Benchmarking HEP workloads on HPC facilities
Project reference: 2109
High Energy Physics (HEP) community has a large number of various workloads (e.g. pure statistical analysis vs LHC event reconstruction) that differ not only by their requirements (compute vs I/O driven) but also by the capability of utilization of heterogeneous resources. For the purpose of standardization of these workflows and in order to simplify the process of evaluation of new computing platforms, a container-based benchmarking suite was developed that only recently started being tested at HPC facilities. The goal of this project is to contribute to this effort by adding new types of workflows to already available set and, at the same time, test out HEP workloads on new types of hardware like Nvidia GPUs, AMD CPUs and GPUs, ARM, etc. Furthermore, it would be interesting to understand how to combine efforts with PRACE benchmarking tools (i.e. UEABS).
Project Mentor: Maria Girone
Project Co-mentor:David Southwick (CERN) and Sagar Dolas (SURF)
Site Co-ordinator: Maria Girone (CERN) and Carlos Teiieiro Barjas (SURF)
- A student will get an opportunity to get familiarized with containers and how this gets integrated into HPC facilities’ batch systems.

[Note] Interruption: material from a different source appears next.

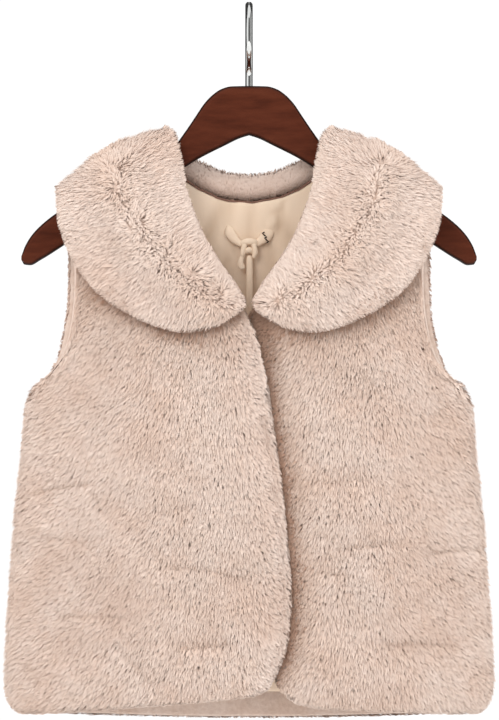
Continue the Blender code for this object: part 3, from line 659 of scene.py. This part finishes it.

- Experience using heterogenous computing architectures and working knowledge of running scientific workloads on these platforms.
Student Prerequisites (compulsory):
- Working knowledge of at least one programming language
- Bash, stating this explicitly rather than in 1)
- Some familiarity with distributed systems (i.e. anything beyond a single node)
Student Prerequisites (desirable):
- Some familiarity/knowledge of Containers
- Some familiarity with Slurm
Docker’s HowTo is quite good, although does not get used much at HPCs, it is still a good starting point to learn about containers: what they are and why they are needed
- Week 1-2: Start by analyzing the existing source base for the benchmarking suite and how images for containers are generated.
- Week 3-4: Incorporate several CPU/GPU based workloads into the suite and generate images for them.
- Week 5-6: Test out the images at an HPC facility. Important to test out images on different architectures.
- Week 7-8: Push all the developed updates upstream to the main repo. Write report/give presentations about the experience.
Final Product Description:
- Integrate several new types of workloads (e.g. GPU-based workloads)
- Provide performance figures of merit for the newly integrated workloads and for the existing ones that were not tested on the new type of hardware.
Adapting the Project: Increasing the Difficulty:
Of course just running the workload on a new type of hardware might sound too simple. To increase the difficulty, we would expect a student to not just run, but also to profile a given workload using whatever tools an HPC site provides for this purpose (i.e. we would expect more than just “perf” to be available)
Adapting the Project: Decreasing the Difficulty:
The difficulty could be decreased by only testing out the available images without diving into the details of a given container framework and how these images are to be generated. It should provide a basic overview of container usage at an HPC site.
- Access to an HPC site and support with co-mentoring a student and ensuring expertise from an HPC site.
*Online only in any case